### What the exercise asks:
Begin at the line containing "foot_y = depth / 2 - foot_inset" and stop at the line containing "from mathutils import Matrix, Vector"; copy those lines exactly, ends included, and nothing else.

### Material:
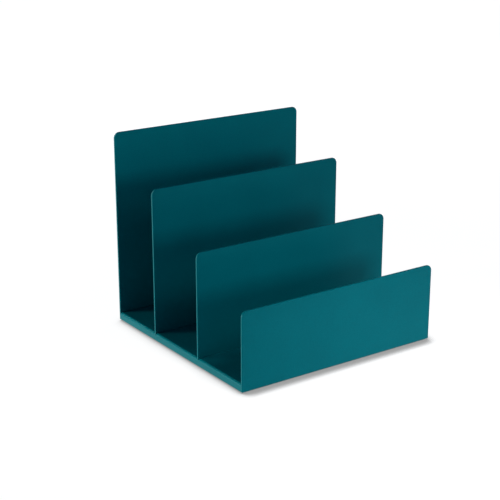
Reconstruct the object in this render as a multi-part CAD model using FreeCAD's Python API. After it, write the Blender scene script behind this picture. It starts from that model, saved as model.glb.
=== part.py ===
"""Stepped envelope sorter: four upright steel sheets on a raised floor pan, with rubber feet.

The floor pan is a shallow tray turned upside down. The front and the back panel close its ends
and reach down to the lower edge of its skirts. Two dividers stand on it, each held by tabs that
pass through slots in the floor and are bent flat beneath it. Rubber feet fill the recess under
the floor and carry the sorter just clear of the desk.

Everything is in millimetres. +X runs along the width, +Y from the front to the back, +Z up.
The origin is at the middle of the footprint, on the surface that the feet stand on.
"""

import FreeCAD
import Part
import math
import os

Vector = FreeCAD.Vector
AXIS_X = Vector(1, 0, 0)
AXIS_Y = Vector(0, 1, 0)
AXIS_Z = Vector(0, 0, 1)

# --- Driving dimensions ---------------------------------------------------------------------

# Overall width, from one open side to the other.
width = 190.5

# Coated steel sheet, the same for every sheet piece.
sheet = 1.8

# Clear depth of each compartment, between the two uprights that bound it.
front_compartment = 59.5
middle_compartment = 63.6
rear_compartment = 57.7

# Heights of the four uprights above the lower edge of the skirts.
front_panel_height = 65.5
front_divider_height = 94.8
rear_divider_height = 130.8
back_panel_height = 166.6

# Height of the floor's upper face above the lower edge of the skirts.
floor_height = 6.6

# Inner radius of every bend.
bend_radius = 0.3

# Rounding of the cut edges, and of the upper corners of the uprights.
edge_rounding = 0.7
corner_radius = 5.0

# Tabs of a divider: how many, how wide, how far in from the sides the outer ones stand, and how
# far each reaches behind its divider once it is bent.
tab_count = 3
tab_width = 18.0
tab_inset = 32.0
tab_reach = 9.0

# Gap between a tab and its slot, in front of it and at its sides.
slot_clearance = 0.3

# Gap between a divider's lower corner and the bend of the floor that it follows.
heel_clearance = 0.1

# Rubber feet: radius under the floor, how much narrower they end, the rounding of that end,
# how far they stand out of the recess, and their place in from the sides and the ends.
foot_radius = 6.5
foot_taper = 0.8
foot_rounding = 0.8
foot_stand = 1.0
foot_inset = 17.0

# --- Sizes that follow from them ------------------------------------------------------------

half_width = width / 2
depth = front_compartment + middle_compartment + rear_compartment + 4 * sheet
outer_bend = bend_radius + sheet

# Front face of each upright.
front_panel_y = -depth / 2
front_divider_y = front_panel_y + sheet + front_compartment
rear_divider_y = front_divider_y + sheet + middle_compartment
back_panel_y = rear_divider_y + sheet + rear_compartment

# The floor pan fills the length between the front and the back panel.
pan_front_y = front_panel_y + sheet
pan_back_y = back_panel_y

# Levels above the surface that the feet stand on.
skirt_z = foot_stand
floor_top_z = skirt_z + floor_height
floor_under_z = floor_top_z - sheet

# The tabs of both dividers stand at the same places along the width.
tab_pitch = (width - 2 * tab_inset) / (tab_count - 1)
tab_centres = [tab_inset - half_width + tab_pitch * place for place in range(tab_count)]

TOLERANCE = 1e-4


# --- Shapes that several pieces share -------------------------------------------------------


def block(low, high):
    """A box between two corners."""
    size = high - low
    return Part.makeBox(size.x, size.y, size.z, low)


def flat_at(low, high, place):
    """True if a stretch from low to high lies flat at place."""
    return abs(low - place) < TOLERANCE and abs(high - place) < TOLERANCE


def round_edges(solid, radius, wanted):
    """Rounds the edges of a solid whose bounding boxes pass the test."""
    return solid.makeFillet(radius, [edge for edge in solid.Edges if wanted(edge.BoundBox)])


def arc(centre, radius, u_axis, v_axis, start, end):
    """An arc about centre, from one angle to another in degrees, measured from u to v."""

    def at(degrees):
        angle = math.radians(degrees)
        return centre + u_axis * (radius * math.cos(angle)) + v_axis * (radius * math.sin(angle))

    return Part.Arc(at(start), at((start + end) / 2), at(end)).toShape()


def join(*solids):
    """One solid from several that touch or overlap."""
    return solids[0].fuse(list(solids[1:])).removeSplitter().Solids[0]


# --- Uprights -------------------------------------------------------------------------------


def upright(front_y, top_z):
    """A sheet standing on the floor's level, with rounded upper corners and rounded edges."""
    arc_x = half_width - corner_radius
    arc_z = top_z - corner_radius
    right_low = Vector(half_width, front_y, floor_top_z)
    left_low = Vector(-half_width, front_y, floor_top_z)
    edges = [
        Part.makeLine(left_low, right_low),
        Part.makeLine(right_low, Vector(half_width, front_y, arc_z)),
        arc(Vector(arc_x, front_y, arc_z), corner_radius, AXIS_X, AXIS_Z, 0, 90),
        Part.makeLine(Vector(arc_x, front_y, top_z), Vector(-arc_x, front_y, top_z)),
        arc(Vector(-arc_x, front_y, arc_z), corner_radius, AXIS_X, AXIS_Z, 90, 180),
        Part.makeLine(Vector(-half_width, front_y, arc_z), left_low),
    ]
    plate = Part.Face(Part.Wire(edges)).extrude(AXIS_Y * sheet)

    def outline(box):
        on_a_face = any(flat_at(box.YMin, box.YMax, y) for y in (front_y, front_y + sheet))
        return on_a_face and not flat_at(box.ZMin, box.ZMax, floor_top_z)

    return round_edges(plate, edge_rounding, outline)


def end_panel(front_y, outer_y, height):
    """The front or back panel, whose lower strip laps over the end of the floor pan.

    Only the outer face's edges are rounded on that strip: its inner face lies against the pan.
    """
    strip = block(
        Vector(-half_width, front_y, skirt_z),
        Vector(half_width, front_y + sheet, floor_top_z),
    )

    def outer_edge(box):
        return flat_at(box.YMin, box.YMax, outer_y) and not flat_at(box.ZMin, box.ZMax, floor_top_z)

    return join(upright(front_y, skirt_z + height), round_edges(strip, edge_rounding, outer_edge))


def tab(centre_x, front_y):
    """One tab of a divider: down through the floor, then back along the floor's under face."""
    start_x = centre_x - tab_width / 2
    back_y = front_y + sheet
    bend_y = back_y + bend_radius
    bend_z = floor_under_z + bend_radius
    end_y = back_y + tab_reach
    foot_z = floor_under_z - sheet

    def at(y, z):
        return Vector(start_x, y, z)

    edges = [
        Part.makeLine(at(front_y, floor_top_z), at(front_y, bend_z)),
        arc(at(bend_y, bend_z), outer_bend, AXIS_Y, AXIS_Z, 180, 270),
        Part.makeLine(at(bend_y, foot_z), at(end_y, foot_z)),
        Part.makeLine(at(end_y, foot_z), at(end_y, floor_under_z)),
        Part.makeLine(at(end_y, floor_under_z), at(bend_y, floor_under_z)),
        arc(at(bend_y, bend_z), bend_radius, AXIS_Y, AXIS_Z, 270, 180),
        Part.makeLine(at(back_y, bend_z), at(back_y, floor_top_z)),
        Part.makeLine(at(back_y, floor_top_z), at(front_y, floor_top_z)),
    ]
    return Part.Face(Part.Wire(edges)).extrude(AXIS_X * tab_width)


def heel(front_y):
    """The right lower corner of a divider, which reaches down along the bend of the floor."""
    bend_x = half_width - outer_bend
    bend_z = floor_top_z - outer_bend
    bar = block(Vector(bend_x, front_y, bend_z), Vector(half_width, front_y + sheet, floor_top_z))

    def outer_corner(box):
        return flat_at(box.XMin, box.XMax, half_width) and box.ZLength > outer_bend / 2

    bend = Part.makeCylinder(
        outer_bend + heel_clearance, 3 * sheet, Vector(bend_x, front_y - sheet, bend_z), AXIS_Y
    )
    return round_edges(bar, edge_rounding, outer_corner).cut(bend)


def divider(front_y, height):
    """An upright between two compartments, with its tabs and heels in one piece."""
    right_heel = heel(front_y)
    left_heel = right_heel.mirror(Vector(0, 0, 0), AXIS_X)
    tabs = [tab(centre_x, front_y) for centre_x in tab_centres]
    return join(upright(front_y, skirt_z + height), right_heel, left_heel, *tabs)


# --- Floor pan ------------------------------------------------------------------------------


def end_groove(end_y, bend_y):
    """What the bend at one end of the pan leaves open above it, between the two side skirts."""
    start_x = -half_width + outer_bend
    length = width - 2 * outer_bend
    bend_z = floor_top_z - outer_bend
    corner = block(
        Vector(start_x, min(end_y, bend_y), bend_z),
        Vector(start_x + length, max(end_y, bend_y), floor_top_z),
    )
    return corner.cut(Part.makeCylinder(outer_bend, length, Vector(start_x, bend_y, bend_z), AXIS_X))


def tab_slot(centre_x, front_y):
    """The slot for one tab. It reaches back to where the bend of the tab ends."""
    half_slot = tab_width / 2 + slot_clearance
    return block(
        Vector(centre_x - half_slot, front_y - slot_clearance, floor_under_z - sheet),
        Vector(centre_x + half_slot, front_y + sheet + bend_radius, floor_top_z + sheet),
    )


def floor_pan():
    """The floor with a skirt turned down on all four sides, and a slot for each tab."""
    outside = block(
        Vector(-half_width, pan_front_y, skirt_z), Vector(half_width, pan_back_y, floor_top_z)
    )

    def side_edge(box, z):
        on_a_side = any(flat_at(box.XMin, box.XMax, x) for x in (-half_width, half_width))
        return on_a_side and flat_at(box.ZMin, box.ZMax, z)

    outside = round_edges(outside, outer_bend, lambda box: side_edge(box, floor_top_z))
    outside = round_edges(outside, edge_rounding, lambda box: side_edge(box, skirt_z))
    recess = block(
        Vector(sheet - half_width, pan_front_y + sheet, skirt_z - sheet),
        Vector(half_width - sheet, pan_back_y - sheet, floor_under_z),
    )
    recess = round_edges(
        recess, bend_radius, lambda box: flat_at(box.ZMin, box.ZMax, floor_under_z)
    )
    pan = outside.cut(recess)
    pan = pan.cut(end_groove(pan_front_y, pan_front_y + outer_bend))
    pan = pan.cut(end_groove(pan_back_y, pan_back_y - outer_bend))
    for front_y in (front_divider_y, rear_divider_y):
        for centre_x in tab_centres:
            pan = pan.cut(tab_slot(centre_x, front_y))
    return pan.Solids[0]


# --- Feet -----------------------------------------------------------------------------------


def foot(x, y):
    """A round rubber foot from the desk up to the floor's under face."""
    end_radius = foot_radius - foot_taper
    cone = Part.makeCone(end_radius, foot_radius, floor_under_z, Vector(x, y, 0))
    return round_edges(cone, foot_rounding, lambda box: flat_at(box.ZMin, box.ZMax, 0))


def main():
    nodes = {
        "floor_pan": floor_pan(),
        "front_panel": end_panel(front_panel_y, front_panel_y, front_panel_height),
        "front_divider": divider(front_divider_y, front_divider_height),
        "rear_divider": divider(rear_divider_y, rear_divider_height),
        "back_panel": end_panel(back_panel_y, back_panel_y + sheet, back_panel_height),
    }
    foot_x = half_width - foot_inset
    foot_y = depth / 2 - foot_inset
    for end, y in (("front", -foot_y), ("rear", foot_y)):
        for side, x in (("left", -foot_x), ("right", foot_x)):
            nodes[f"foot_{end}_{side}"] = foot(x, y)

    os.makedirs("parts", exist_ok=True)
    for name, shape in nodes.items():
        shape.exportStep(f"parts/{name}.step")
        print(f"{name}: {len(shape.Solids)} solid, valid {shape.isValid()}, {shape.Volume:.1f} mm3")


main()
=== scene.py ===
"""Envelope sorter: its looks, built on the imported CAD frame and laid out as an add-on.

Four upright steel sheets stand on a folded floor pan, all in one satin powder coat, and moulded
rubber feet carry them. Everything is in metres in the frame of the CAD model: +X along the
width, +Y from the low front panel to the tall back panel, +Z up, and the desk at z = 0.
"""

import math

import bpy
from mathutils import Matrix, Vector


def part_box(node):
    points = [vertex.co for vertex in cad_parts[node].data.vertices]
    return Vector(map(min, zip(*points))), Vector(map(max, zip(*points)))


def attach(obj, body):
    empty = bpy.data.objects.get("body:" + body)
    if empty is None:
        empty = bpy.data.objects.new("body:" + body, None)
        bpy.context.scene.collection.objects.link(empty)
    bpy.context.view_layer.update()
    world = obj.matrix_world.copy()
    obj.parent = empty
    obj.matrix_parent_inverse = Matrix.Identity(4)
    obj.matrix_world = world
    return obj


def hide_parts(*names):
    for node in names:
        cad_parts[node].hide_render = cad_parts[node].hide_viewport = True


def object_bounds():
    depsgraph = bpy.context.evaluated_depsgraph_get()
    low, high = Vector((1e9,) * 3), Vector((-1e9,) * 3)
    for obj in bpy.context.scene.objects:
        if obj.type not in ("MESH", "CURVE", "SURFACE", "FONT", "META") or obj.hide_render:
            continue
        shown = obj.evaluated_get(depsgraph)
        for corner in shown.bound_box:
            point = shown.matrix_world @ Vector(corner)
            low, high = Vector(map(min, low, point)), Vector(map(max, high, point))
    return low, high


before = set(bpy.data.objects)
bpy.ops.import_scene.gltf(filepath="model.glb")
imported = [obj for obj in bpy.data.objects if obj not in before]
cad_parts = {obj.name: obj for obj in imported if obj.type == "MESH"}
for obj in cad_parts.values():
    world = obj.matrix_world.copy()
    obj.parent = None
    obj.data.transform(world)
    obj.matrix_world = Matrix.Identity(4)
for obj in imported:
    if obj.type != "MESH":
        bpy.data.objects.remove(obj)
cad_low, cad_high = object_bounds()

bl_info = {
    "name": "Envelope Sorter",
    "version": (1, 0, 0),
    "blender": (4, 5, 0),
    "location": "3D View > Sidebar > Sorter",
    "description": "Builds the coated sheets and rubber feet of a stepped envelope sorter",
    "category": "Object",
}

MM = 0.001

# --- The pieces, and the sizes that the frame gives ------------------------------------------

END_PANELS = ("front_panel", "back_panel")
DIVIDERS = ("front_divider", "rear_divider")
FEET = ("foot_front_left", "foot_front_right", "foot_rear_left", "foot_rear_right")

pan_low, pan_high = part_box("floor_pan")
panel_low, panel_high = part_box("front_panel")
divider_low, divider_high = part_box("front_divider")
rear_divider_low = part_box("rear_divider")[0]

width = cad_high.x - cad_low.x
depth = cad_high.y - cad_low.y
sheet = panel_high.y - panel_low.y
floor_level = pan_high.z
tab_reach = divider_high.y - divider_low.y - sheet

# --- Fixed values of the meshes and the camera -----------------------------------------------

# Faces that meet at a wider angle than this keep a hard edge between them.
CREASE_ANGLE = math.radians(30)

# Points closer together than this are one point.
MERGE_DISTANCE = 0.001 * MM

# Straight steps across the rounding of a cut edge, and across that of a foot.
EDGE_SEGMENTS = 4
FOOT_SEGMENTS = 5

# The last modifier of every piece: it keeps the flat faces flat beside their roundings.
EVEN_SHADING = ("WEIGHTED_NORMAL", {"keep_sharp": True})

# The width of the camera's sensor in millimetres, and the nearest and the farthest that it sees
# in metres.
SENSOR_WIDTH = 36.0
NEAR_CLIP = 0.01
FAR_CLIP = 100.0


# --- Settings that a user would change -------------------------------------------------------


def linear(hex_colour):
    """An sRGB hex colour as the linear colour that shaders and colour properties hold."""
    levels = [int(hex_colour[place : place + 2], 16) / 255 for place in (1, 3, 5)]
    return [v / 12.92 if v <= 0.04045 else ((v + 0.055) / 1.055) ** 2.4 for v in levels]


def length(name, description, value):
    """A length property with its default in millimetres."""
    return bpy.props.FloatProperty(
        name=name, description=description, default=value * MM, min=0.0, unit="LENGTH", precision=5
    )


def colour(name, description, hex_colour):
    """A colour property with its default as an sRGB hex colour."""
    return bpy.props.FloatVectorProperty(
        name=name,
        description=description,
        default=linear(hex_colour),
        size=3,
        min=0.0,
        max=1.0,
        subtype="COLOR",
    )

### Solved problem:
    foot_y = depth / 2 - foot_inset
    for end, y in (("front", -foot_y), ("rear", foot_y)):
        for side, x in (("left", -foot_x), ("right", foot_x)):
            nodes[f"foot_{end}_{side}"] = foot(x, y)

    os.makedirs("parts", exist_ok=True)
    for name, shape in nodes.items():
        shape.exportStep(f"parts/{name}.step")
        print(f"{name}: {len(shape.Solids)} solid, valid {shape.isValid()}, {shape.Volume:.1f} mm3")


main()
=== scene.py ===
"""Envelope sorter: its looks, built on the imported CAD frame and laid out as an add-on.

Four upright steel sheets stand on a folded floor pan, all in one satin powder coat, and moulded
rubber feet carry them. Everything is in metres in the frame of the CAD model: +X along the
width, +Y from the low front panel to the tall back panel, +Z up, and the desk at z = 0.
"""

import math

import bpy
from mathutils import Matrix, Vector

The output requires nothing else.